Gather the lines below that include the string "bodies", copying each in full.

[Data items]
------------------------------
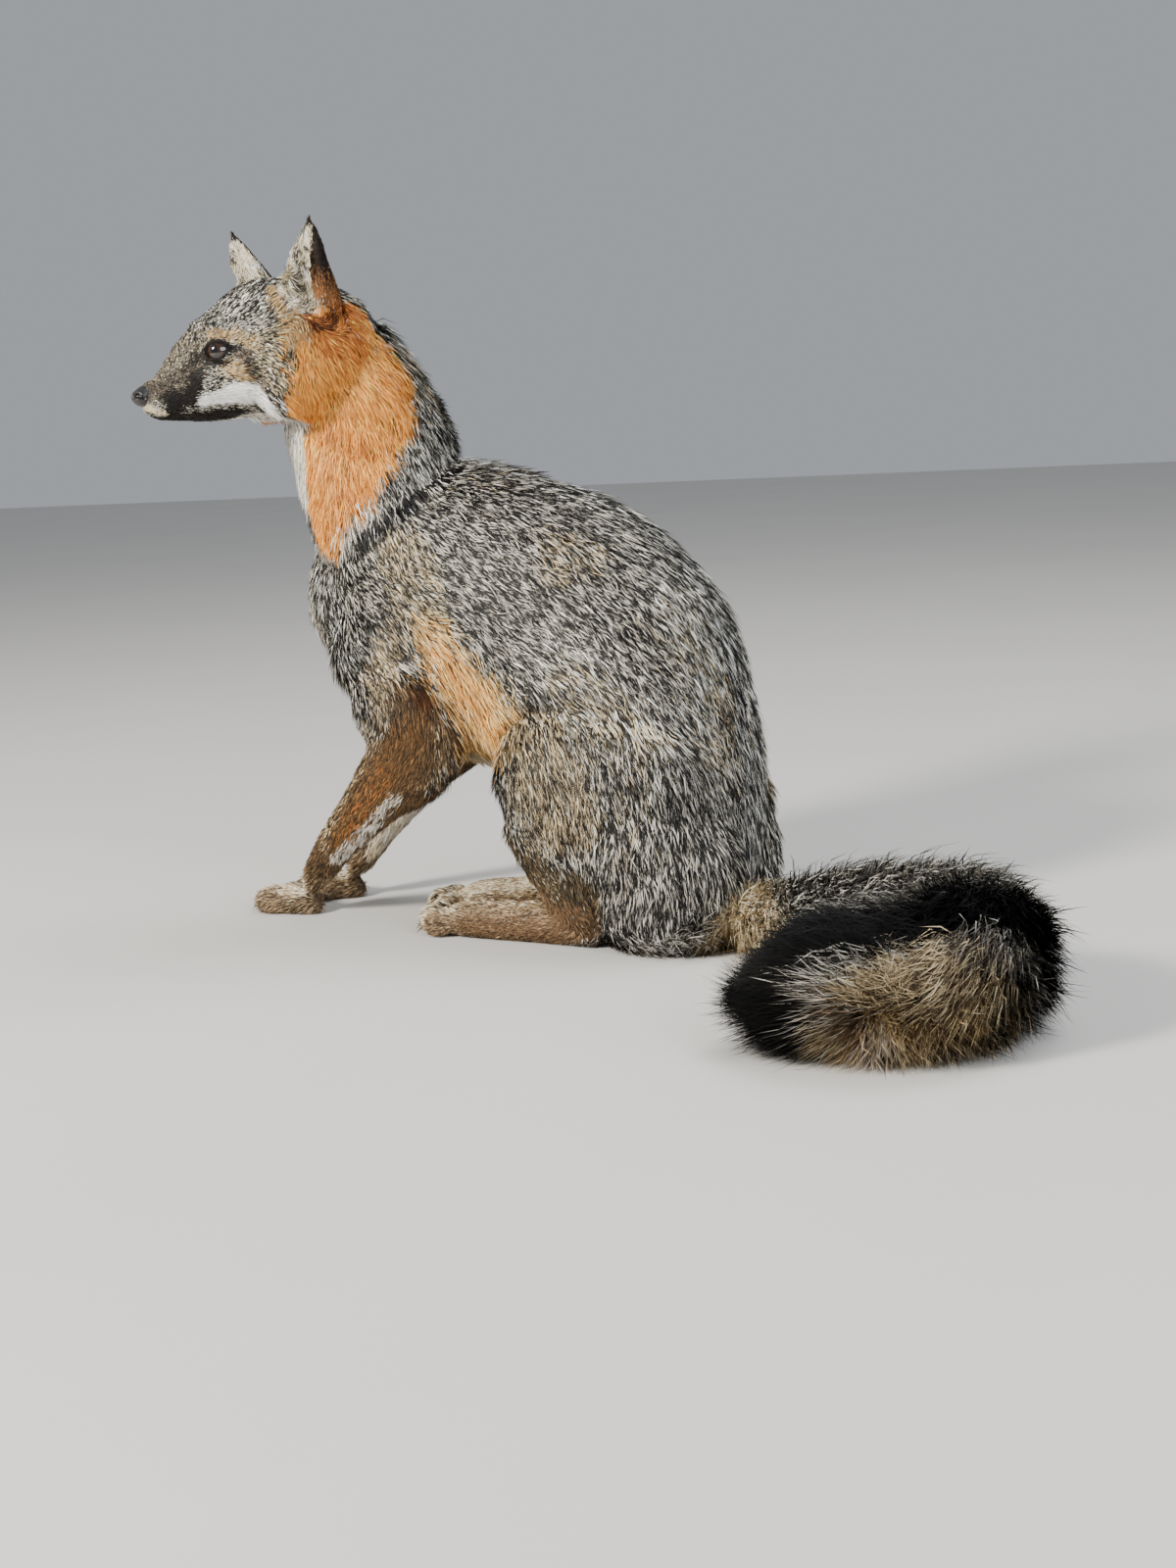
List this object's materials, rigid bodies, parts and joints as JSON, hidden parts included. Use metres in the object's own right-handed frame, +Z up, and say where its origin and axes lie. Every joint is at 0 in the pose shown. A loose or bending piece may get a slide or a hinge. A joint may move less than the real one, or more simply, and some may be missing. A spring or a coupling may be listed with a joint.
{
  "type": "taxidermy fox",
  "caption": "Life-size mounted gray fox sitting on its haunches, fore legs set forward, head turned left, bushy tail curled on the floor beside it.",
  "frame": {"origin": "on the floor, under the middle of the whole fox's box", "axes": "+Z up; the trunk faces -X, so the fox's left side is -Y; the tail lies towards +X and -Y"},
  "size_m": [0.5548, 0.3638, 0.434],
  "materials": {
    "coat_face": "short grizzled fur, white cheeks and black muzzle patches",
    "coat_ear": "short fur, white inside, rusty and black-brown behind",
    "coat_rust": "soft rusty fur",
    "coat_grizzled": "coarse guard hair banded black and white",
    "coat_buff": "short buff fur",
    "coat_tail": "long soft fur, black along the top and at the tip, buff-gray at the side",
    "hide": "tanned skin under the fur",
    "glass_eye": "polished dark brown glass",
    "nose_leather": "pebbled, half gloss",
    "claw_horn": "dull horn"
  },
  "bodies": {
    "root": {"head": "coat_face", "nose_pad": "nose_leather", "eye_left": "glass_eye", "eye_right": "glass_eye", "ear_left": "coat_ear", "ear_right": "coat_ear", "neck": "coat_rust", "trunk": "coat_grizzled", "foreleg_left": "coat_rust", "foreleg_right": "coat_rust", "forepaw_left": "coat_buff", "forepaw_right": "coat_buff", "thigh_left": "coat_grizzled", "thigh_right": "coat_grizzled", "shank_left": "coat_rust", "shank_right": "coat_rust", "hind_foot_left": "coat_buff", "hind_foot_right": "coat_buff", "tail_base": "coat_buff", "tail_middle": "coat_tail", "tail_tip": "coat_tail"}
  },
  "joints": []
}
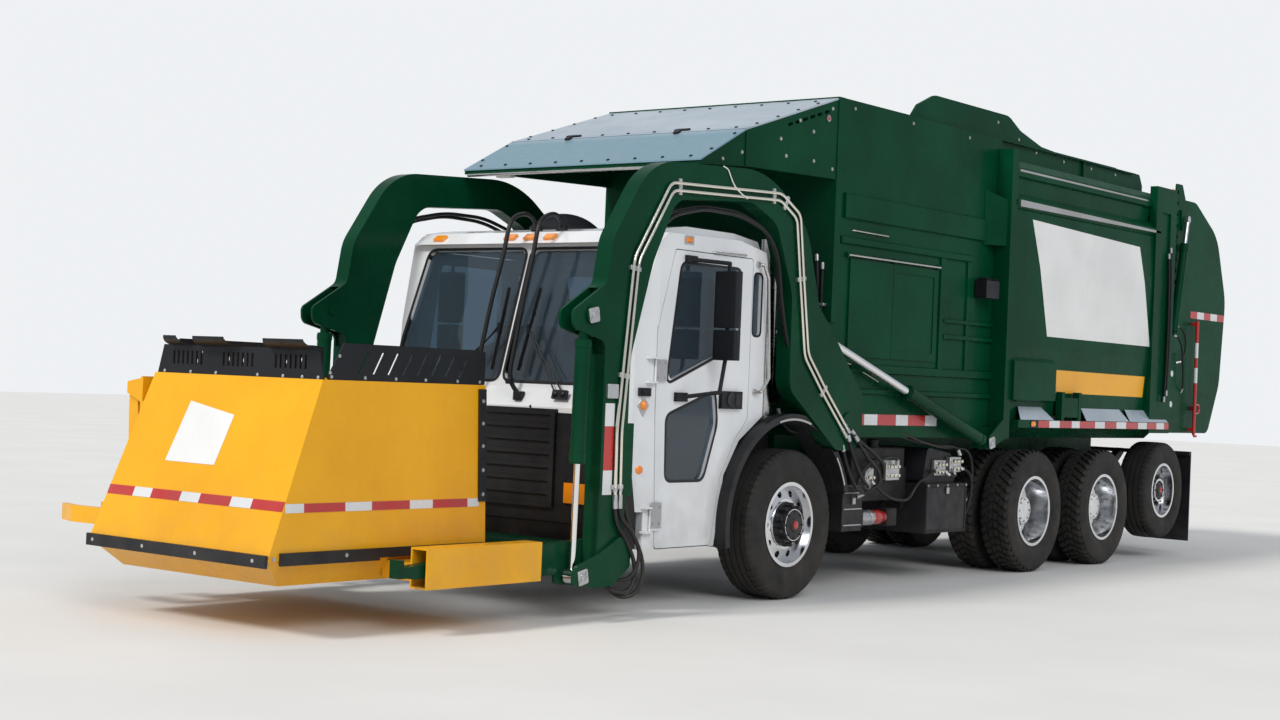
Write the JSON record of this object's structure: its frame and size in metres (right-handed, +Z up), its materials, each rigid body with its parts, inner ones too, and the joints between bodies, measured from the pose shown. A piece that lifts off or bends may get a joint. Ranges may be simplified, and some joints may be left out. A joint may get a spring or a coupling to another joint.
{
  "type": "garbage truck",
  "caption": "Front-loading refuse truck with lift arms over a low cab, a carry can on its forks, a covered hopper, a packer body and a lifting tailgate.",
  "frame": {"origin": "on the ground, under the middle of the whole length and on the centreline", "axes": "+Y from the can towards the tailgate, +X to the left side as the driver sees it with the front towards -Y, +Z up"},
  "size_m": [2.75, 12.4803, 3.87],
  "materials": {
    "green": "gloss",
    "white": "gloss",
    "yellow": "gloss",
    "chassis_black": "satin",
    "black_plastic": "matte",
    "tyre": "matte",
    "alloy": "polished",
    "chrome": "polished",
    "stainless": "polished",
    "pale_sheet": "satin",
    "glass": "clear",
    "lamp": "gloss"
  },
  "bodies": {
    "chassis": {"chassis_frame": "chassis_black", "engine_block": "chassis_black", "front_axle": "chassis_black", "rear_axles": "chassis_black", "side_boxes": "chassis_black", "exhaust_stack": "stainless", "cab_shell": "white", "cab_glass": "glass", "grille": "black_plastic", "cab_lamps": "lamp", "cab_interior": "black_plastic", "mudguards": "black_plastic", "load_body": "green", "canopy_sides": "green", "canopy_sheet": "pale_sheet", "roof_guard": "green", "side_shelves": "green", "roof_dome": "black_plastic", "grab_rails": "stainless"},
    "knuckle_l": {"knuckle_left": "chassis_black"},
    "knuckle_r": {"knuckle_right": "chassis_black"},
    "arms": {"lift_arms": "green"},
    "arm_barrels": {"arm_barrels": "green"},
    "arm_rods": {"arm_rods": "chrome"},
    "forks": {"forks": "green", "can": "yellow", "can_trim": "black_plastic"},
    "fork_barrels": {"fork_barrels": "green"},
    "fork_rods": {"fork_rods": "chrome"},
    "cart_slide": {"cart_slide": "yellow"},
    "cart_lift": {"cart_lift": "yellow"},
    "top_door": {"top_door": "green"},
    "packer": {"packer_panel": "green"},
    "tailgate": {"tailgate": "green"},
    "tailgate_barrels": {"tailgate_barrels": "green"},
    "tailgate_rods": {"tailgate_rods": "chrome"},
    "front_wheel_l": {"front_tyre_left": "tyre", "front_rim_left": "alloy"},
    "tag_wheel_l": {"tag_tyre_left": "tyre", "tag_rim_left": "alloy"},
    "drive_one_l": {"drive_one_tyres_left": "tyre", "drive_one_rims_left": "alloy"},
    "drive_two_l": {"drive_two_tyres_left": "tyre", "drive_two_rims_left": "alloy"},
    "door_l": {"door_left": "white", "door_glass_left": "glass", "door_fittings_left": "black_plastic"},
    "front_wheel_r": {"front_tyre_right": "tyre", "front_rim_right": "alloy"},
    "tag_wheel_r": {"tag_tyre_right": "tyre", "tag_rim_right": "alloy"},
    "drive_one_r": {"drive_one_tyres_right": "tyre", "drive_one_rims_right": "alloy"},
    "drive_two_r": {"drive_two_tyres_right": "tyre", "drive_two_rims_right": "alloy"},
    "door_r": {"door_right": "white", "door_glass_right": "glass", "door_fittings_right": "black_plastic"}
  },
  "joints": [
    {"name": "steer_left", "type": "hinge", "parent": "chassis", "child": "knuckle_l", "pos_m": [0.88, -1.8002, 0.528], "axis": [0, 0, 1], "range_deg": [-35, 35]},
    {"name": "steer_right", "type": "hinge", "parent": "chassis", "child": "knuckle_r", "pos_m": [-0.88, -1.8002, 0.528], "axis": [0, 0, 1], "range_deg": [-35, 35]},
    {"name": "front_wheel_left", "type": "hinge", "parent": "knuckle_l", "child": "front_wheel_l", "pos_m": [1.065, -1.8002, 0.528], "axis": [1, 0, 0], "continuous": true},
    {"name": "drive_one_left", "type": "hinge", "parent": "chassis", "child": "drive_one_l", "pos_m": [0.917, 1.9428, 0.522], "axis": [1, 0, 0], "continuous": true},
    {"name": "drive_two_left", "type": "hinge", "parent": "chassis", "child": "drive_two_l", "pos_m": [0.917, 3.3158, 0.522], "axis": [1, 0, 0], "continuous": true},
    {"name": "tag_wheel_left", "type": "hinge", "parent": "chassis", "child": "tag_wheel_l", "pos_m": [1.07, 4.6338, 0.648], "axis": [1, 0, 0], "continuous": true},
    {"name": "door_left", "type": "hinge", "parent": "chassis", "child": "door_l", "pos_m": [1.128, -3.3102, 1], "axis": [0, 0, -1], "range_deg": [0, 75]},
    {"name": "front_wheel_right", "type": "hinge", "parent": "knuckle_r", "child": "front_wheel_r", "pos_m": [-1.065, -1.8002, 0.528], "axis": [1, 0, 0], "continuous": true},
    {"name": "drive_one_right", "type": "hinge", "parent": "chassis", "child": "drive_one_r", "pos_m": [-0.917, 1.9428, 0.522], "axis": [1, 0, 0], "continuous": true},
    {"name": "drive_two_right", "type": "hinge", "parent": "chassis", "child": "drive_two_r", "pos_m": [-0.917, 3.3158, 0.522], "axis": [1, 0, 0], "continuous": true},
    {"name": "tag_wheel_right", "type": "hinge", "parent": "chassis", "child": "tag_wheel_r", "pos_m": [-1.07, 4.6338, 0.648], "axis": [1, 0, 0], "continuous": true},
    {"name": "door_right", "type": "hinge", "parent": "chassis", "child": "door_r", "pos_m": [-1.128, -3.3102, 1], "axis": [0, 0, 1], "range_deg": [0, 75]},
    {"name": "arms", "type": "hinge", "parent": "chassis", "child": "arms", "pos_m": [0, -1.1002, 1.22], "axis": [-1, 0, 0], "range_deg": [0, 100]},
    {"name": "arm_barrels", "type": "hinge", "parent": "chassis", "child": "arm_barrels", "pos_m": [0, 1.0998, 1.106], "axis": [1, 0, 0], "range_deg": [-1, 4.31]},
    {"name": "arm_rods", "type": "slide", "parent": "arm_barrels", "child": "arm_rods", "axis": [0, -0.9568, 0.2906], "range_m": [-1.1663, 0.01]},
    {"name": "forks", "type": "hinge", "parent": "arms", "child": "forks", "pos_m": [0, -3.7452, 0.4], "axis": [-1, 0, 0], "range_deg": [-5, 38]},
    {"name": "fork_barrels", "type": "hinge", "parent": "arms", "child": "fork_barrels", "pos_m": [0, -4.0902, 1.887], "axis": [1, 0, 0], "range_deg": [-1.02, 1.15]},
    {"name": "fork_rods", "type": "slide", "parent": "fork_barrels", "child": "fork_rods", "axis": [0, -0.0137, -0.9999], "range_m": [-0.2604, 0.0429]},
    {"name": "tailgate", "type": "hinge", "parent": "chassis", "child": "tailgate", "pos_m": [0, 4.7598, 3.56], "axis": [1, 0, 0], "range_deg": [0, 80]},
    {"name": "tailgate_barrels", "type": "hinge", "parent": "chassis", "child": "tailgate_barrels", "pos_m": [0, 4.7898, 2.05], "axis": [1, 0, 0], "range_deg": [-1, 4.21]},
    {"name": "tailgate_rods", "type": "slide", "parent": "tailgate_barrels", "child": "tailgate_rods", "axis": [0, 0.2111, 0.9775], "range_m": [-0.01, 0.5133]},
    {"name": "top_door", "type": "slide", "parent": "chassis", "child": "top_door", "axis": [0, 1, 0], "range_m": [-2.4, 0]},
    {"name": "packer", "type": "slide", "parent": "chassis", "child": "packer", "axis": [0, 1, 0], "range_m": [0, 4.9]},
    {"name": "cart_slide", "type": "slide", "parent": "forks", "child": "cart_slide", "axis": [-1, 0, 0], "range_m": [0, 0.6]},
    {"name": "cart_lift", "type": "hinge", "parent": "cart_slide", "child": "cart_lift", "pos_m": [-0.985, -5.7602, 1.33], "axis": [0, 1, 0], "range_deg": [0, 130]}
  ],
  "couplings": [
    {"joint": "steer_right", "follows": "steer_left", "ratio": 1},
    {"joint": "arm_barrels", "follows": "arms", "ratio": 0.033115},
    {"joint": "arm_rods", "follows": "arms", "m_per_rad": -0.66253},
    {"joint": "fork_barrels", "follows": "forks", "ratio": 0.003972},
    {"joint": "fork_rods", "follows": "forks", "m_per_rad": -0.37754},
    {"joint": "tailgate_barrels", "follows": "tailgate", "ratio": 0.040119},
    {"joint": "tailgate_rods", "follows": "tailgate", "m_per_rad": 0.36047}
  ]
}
------------------------------
** Exercise response **
List this object's materials, rigid bodies, parts and joints as JSON, hidden parts included. Use metres in the object's own right-handed frame, +Z up, and say where its origin and axes lie. Every joint is at 0 in the pose shown. A loose or bending piece may get a slide or a hinge. A joint may move less than the real one, or more simply, and some may be missing. A spring or a coupling may be listed with a joint.
  "bodies": {
Write the JSON record of this object's structure: its frame and size in metres (right-handed, +Z up), its materials, each rigid body with its parts, inner ones too, and the joints between bodies, measured from the pose shown. A piece that lifts off or bends may get a joint. Ranges may be simplified, and some joints may be left out. A joint may get a spring or a coupling to another joint.
  "bodies": {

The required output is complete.